Deriving a Japanese-English Technical Lexicon
from the NTCIR Scientific Collections,
with Implications for Language Engineering

by Dr. Fredric Gey, Visiting Researcher, NII
University of California, Berkeley

Schedule: August 30, 2007  15:00 - 16:30

Location: National Institute of Informatics (Tokyo),
           12th floor, Rooms 1208 and 1210
Language: English
Registration fees: None


The NTCIR 1 and 2 data collections are (to my knowledge) the only
research collection of Japanese technical and scientific documents.
Because the collections provide English translations of a large set of
documents as well as English and Japanese author-assigned keywords, the
collection becomes a rich source for extraction of technical term
translations from Japanese to English and vice versa.  My project has
focused on extracting a bilingual J-E lexicon from these collections so
that the lexicon can be made available for translators with a need to
translate technical terms and to researchers in language engineering who
wish to study phonetic correspondences (transliteration) between
bilingual word pairs.  This talk will describe the characteristics of
the NTCIR collections and the approach(es) taken to derive a lexicon of
up to 1 million paired J-E phrases (depending upon overlap and quality
assessment of the sub-lexicons).   Plans for quality assessment and
additional processing are described.   The second part of the talk will
discuss transliteration and Romanization of katakana borrowed words,
including Library of Congress, Hepburn and machine learning.  Then I
will discuss methods for phonetic and approximate string matching to
find English translations for katakana words, including edit-distance,
q-gram, targeted s-gram, and the Zobel-Dart algorithm.    The
applicability of this lexicon for such research will be discussed.

About the speaker:
   Fredric Gey has been a visiting researcher at NII during the summer
of 2007. He is an information scientist at the University of California,
Berkeley, where he does research into multilingual information access,
social science information systems and multi-genre search.

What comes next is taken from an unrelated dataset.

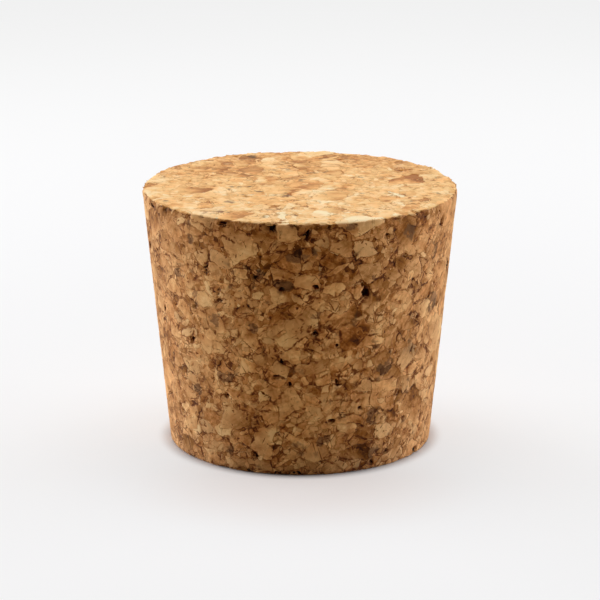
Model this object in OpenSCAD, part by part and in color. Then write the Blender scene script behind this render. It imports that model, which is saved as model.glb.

He has
participated in all six NTCIR workshops, most recently concentrating on
Chinese-English cross-language search.  His PhD dissertation was on
probabilistic ranking algorithms for document search.  He has received
numerous research grants from the US National Science Foundation, DARPA,
and Institute for Museum and Library Services.  He was General Chair of
the 1999 SIGIR Annual Conference on Research and Development in
Information Retrieval.